Please allow two full business days for review and processing of an affidavit prior to requesting any following inspections. (Meaning if you are trying to schedule a final but have outstanding violations that need to be cleared with an affidavit you must wait two business days for the affidavit to get processed before scheduling the final.  If the applicant receives an inspection report approving the affidavit prior to that, then an inspection can be requested at that time.) 

What is an AFFIDAVIT?

An affidavit is a legal document attesting to work that was done.  
All Croix Inspections has a very specific protocol regarding the use of affidavits:
First and foremost, an affidavit may only be provided if requested by the inspector.  If work is concealed without an inspection, the applicant may be asked to uncover the work.
Affidavits are only used for certain types of inspections for specific types of projects and with subcontractors who have a past history of code-approved inspections over multiple projects for multiple general contractors.  
The WI building code allows for two business days from the point a project is ready for inspection for the inspection to take place.  Some inspections (footings, foundation, draintile, poly underslab, and UG plumbing) are required just prior to cement pours.  In those cases the sub-contractor has to coordinate not only the inspection, but also the pump truck and the cement, as well as the crew to do the work.   If the situation warrants it, meaning All Croix knows the subcontractor and they have a proven track record of approved inspections, the inspection type is an underslab poly, draintile, or UG plumbing, and All Croix won’t be in that area at the requested time (i.e. the  will be ready at 8 am for inspection, have mud lined up for 10 am and our route puts us in that vicinity at 3 pm) we may request an affidavit.

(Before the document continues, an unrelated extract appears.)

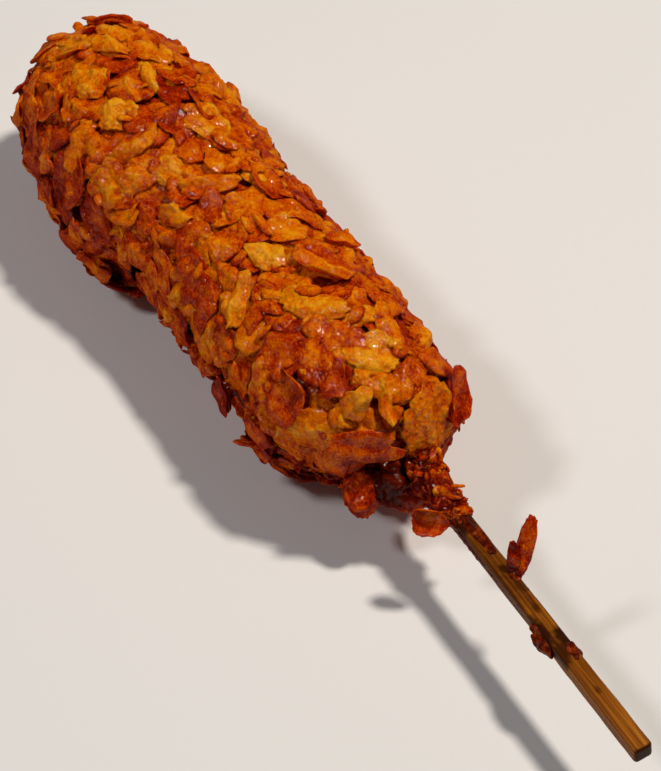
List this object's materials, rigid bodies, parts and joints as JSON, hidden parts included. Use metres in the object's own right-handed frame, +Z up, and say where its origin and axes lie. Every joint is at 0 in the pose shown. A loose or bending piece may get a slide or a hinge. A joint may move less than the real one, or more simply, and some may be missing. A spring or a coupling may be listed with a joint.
{
  "type": "corn dog",
  "caption": "Battered sausage in a thick coat of glazed, fried cornflakes on a square wooden stick, lying on its side with the stick clear of the table.",
  "frame": {"origin": "middle of the base of the whole, on the surface it lies on", "axes": "+X along the stick to its butt, +Z up, +Y to the side away from the viewer's side"},
  "size_m": [0.2622, 0.0582, 0.0548],
  "materials": {
    "cornflake_crust": "uneven fried coat of overlapping cornflakes, glazed",
    "glazed_cornflake": "blistered toasted cornflake under a thin sugar glaze",
    "fried_batter": "dark fried batter, slightly glossy",
    "stick_wood": "straight-grained bamboo or light wood, stained brown by oil and glaze"
  },
  "bodies": {
    "root": {"batter_bead": "fried_batter", "batter_lump": "fried_batter", "batter_streak": "fried_batter", "crust": "cornflake_crust", "flake_01": "glazed_cornflake", "flake_02": "glazed_cornflake", "flake_03": "glazed_cornflake", "flake_04": "glazed_cornflake", "flake_05": "glazed_cornflake", "flake_06": "glazed_cornflake", "flake_07": "glazed_cornflake", "flake_08": "glazed_cornflake", "flake_09": "glazed_cornflake", "flake_10": "glazed_cornflake", "flake_11": "glazed_cornflake", "flake_12": "glazed_cornflake", "flake_13": "glazed_cornflake", "flake_14": "glazed_cornflake", "flake_15": "glazed_cornflake", "flake_16": "glazed_cornflake", "flake_17": "glazed_cornflake", "flake_18": "glazed_cornflake", "flake_19": "glazed_cornflake", "flake_20": "glazed_cornflake", "flake_21": "glazed_cornflake", "flake_22": "glazed_cornflake", "flake_23": "glazed_cornflake", "flake_24": "glazed_cornflake", "flake_25": "glazed_cornflake", "flake_26": "glazed_cornflake", "flake_27": "glazed_cornflake", "flake_28": "glazed_cornflake", "flake_29": "glazed_cornflake", "flake_30": "glazed_cornflake", "flake_31": "glazed_cornflake", "flake_32": "glazed_cornflake", "flake_33": "glazed_cornflake", "flake_34": "glazed_cornflake", "flake_35": "glazed_cornflake", "flake_36": "glazed_cornflake", "flake_37": "glazed_cornflake", "flake_38": "glazed_cornflake", "flake_39": "glazed_cornflake", "flake_40": "glazed_cornflake", "neck_flake": "glazed_cornflake", "stick": "stick_wood", "stick_flake": "glazed_cornflake"}
  },
  "joints": []
}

Given that an inspection agency has two entire business days to do the inspection from the time it is ready to be inspected, it is certainly well within the timeline dictated by code to have an inspection in the late afternoon for a project that will be ready in the morning; however,  if the inspection meets  our criteria, to benefit the contractor’s timeline, we may request an affidavit.  
Other cases where affidavits are requested are for on-site inspections that require corrections.  If the correction is a minor correction, we may feel that it is unnecessary to hold up the job for a two day reinspection.   This again, depends on the type of inspection, the type of project, and the subcontractor’s record of inspections.  
An affidavit is treated just like an inspection as far as administration goes.  It is reviewed by an inspector within two business days  (a job can continue prior to affidavit reviewal as it is on the contractor’s own recognizance that the work was completed to code) but it is still reviewed in the office and attached to the permit history of inspections.   If affidavits are being submitted without inspection requests, that is noted in the contractor file.
However, if a contractor has said they prefer onsite inspections, we honor that and will be on-site for an inspection within two business days of the project being ready for inspection.